Still, Carlisle’s not about to fall back into mounting an ambitious, over-planned comeback strategy. “I think I’ll just play it as it goes, I’m just going to wing it as I go along like I’ve always done,” she says. “I have no plans, but at the same time I’m not going to say never, because every time I’ve said never again I’ve been proved wrong.”

Saying Goodbye to The Go-Go’s

The return to solo work was well-timed, given that after a celebratory period in 2020 and 2021 that saw the release of the documentary The Go-Go’s and the band’s induction into the Rock and Roll Hall of Fame, Carlisle and her bandmates decided to end their run on a high note.

“There’s something to be said for quitting while you’re ahead and stopping at the top, and I think you can go on too long,” says the singer, who admits some members initially resisted the notion of disbanding before coming to a consensus. “Some people had a tougher time than others,” she admits. “It’s a pretty tough decision to make, but I do think it’s possible for bands to go on too long and lose their dignity. Everybody has their own things going on in their lives, and yeah, I mean — most of us felt like it was time.”

“I’m so proud of what we achieved, against all odds,” she adds. “From not knowing how to plug in a guitar into amplifier, to three years later being the biggest band in America — I mean, that’s not normal!”

And as she preps for her performance on A Capitol Fourth, she’s pleased to recognize that many of her songs, in the group and on her own, have become part of the fabric of people’s lives and still have a potent effect on audiences.

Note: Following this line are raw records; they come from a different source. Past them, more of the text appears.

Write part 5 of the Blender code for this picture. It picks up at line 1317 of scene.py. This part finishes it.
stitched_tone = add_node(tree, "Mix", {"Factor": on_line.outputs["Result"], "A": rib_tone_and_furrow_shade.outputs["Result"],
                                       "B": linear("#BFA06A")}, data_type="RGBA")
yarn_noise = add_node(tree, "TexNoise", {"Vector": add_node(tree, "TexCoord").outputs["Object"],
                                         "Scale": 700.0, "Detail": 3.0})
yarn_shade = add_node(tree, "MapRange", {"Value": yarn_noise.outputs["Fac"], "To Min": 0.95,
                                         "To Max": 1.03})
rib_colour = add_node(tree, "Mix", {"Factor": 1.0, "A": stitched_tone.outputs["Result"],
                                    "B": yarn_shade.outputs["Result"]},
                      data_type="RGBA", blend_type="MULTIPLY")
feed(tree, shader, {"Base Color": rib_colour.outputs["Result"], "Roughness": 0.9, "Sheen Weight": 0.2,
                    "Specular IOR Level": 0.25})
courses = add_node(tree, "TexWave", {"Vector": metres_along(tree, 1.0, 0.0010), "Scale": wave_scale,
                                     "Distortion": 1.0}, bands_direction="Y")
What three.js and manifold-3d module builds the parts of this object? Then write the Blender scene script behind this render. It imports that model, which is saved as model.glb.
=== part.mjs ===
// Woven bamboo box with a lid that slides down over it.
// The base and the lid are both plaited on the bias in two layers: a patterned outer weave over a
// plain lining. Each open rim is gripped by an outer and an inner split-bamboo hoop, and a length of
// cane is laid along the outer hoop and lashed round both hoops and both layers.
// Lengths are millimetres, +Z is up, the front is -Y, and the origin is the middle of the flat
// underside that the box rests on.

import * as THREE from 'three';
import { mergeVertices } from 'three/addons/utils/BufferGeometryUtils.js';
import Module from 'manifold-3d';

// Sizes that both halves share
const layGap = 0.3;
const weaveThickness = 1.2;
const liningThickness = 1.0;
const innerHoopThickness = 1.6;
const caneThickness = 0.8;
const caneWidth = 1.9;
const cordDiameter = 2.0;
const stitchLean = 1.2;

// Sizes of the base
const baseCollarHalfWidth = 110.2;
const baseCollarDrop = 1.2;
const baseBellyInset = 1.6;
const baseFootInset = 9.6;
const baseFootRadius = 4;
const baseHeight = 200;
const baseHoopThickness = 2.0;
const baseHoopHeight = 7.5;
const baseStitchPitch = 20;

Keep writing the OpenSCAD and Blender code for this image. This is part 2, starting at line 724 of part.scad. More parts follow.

“It brings up a lot of feelings and emotions for a lot of people,” she says. “I have those songs that aren’t my songs that do the same thing to me that bring up memories of childhood. For instance, like The Beach Boys’ ‘God Only Knows.’ Whenever I hear that song, it just reminds me of my childhood years in Burbank, California, and brings up a melancholy, almost, sometimes too. I’m very fortunate that I have some songs that do that for people out there.”